In United States v. Doyle, 234 F.2d 788 at page 794 (7th Cir., 1956), which was a prosecution under the 1939 code section from which Section 7201 was derived, the Court stated:

  "* * * Defendant complains that his motion for a bill
  of particulars prior to trial was improperly denied.
  Ordinarily, of course, it is safe practice for the
  court, in the exercise of its discretion, to permit a
  demand for a bill of particulars. However, a proper
  bill of particulars does not require inclusion of a
  statement of the theory of law upon which the
  Government expects to proceed [citing cases] but is
  to be confined to facts relied upon, and supplied
  only where there is no opportunity afforded for the
  defendant to prepare to meet the charges of the
  indictment without further information as to such
  particulars.

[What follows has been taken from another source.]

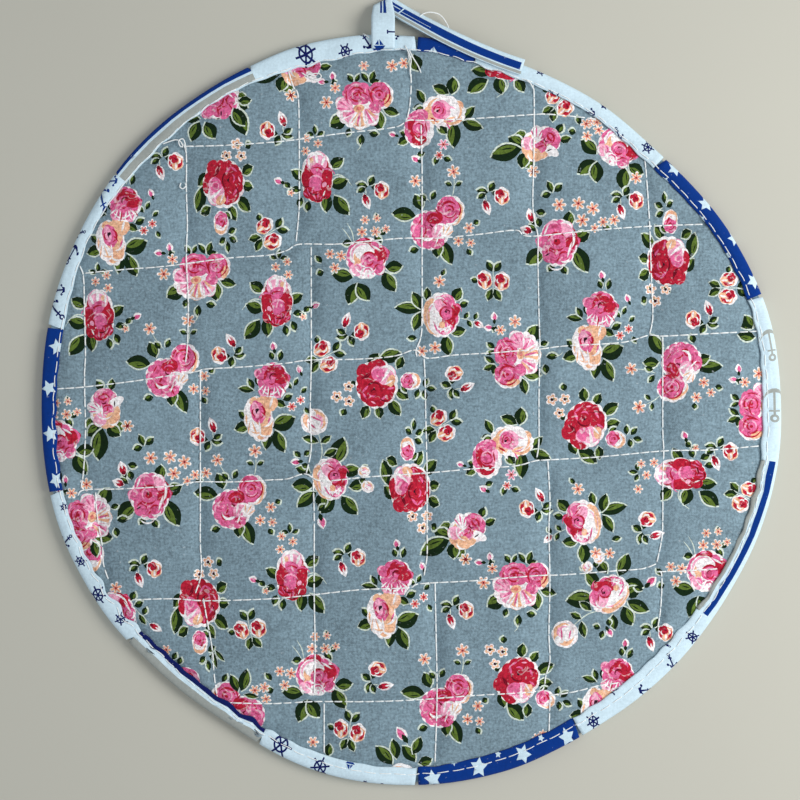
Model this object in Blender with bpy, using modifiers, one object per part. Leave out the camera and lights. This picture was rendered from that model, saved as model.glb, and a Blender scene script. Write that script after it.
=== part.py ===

The allowance or denial of the motion is
  largely a matter of discretion and denial will not be
  treated as prejudicial error or abuse of discretion
  where there is no proof of prejudice."

Further, it seems that the information that defendant is seeking may be determined from an inspection of his own records.

  "* * * The general rule is that particulars such as
  these will not be furnished when the one seeking them
  is in possession of the means of ascertaining them."
  United States v. Skidmore, 123 F.2d 604, 607 (7th
  Cir., 1941).

The Court concludes that inasmuch as the indictment meets the requirements of advising the defendant of the charge he has to meet and that defendant has not shown sufficient cause to require the Government to reveal the evidence of its case, the motion must be and is denied.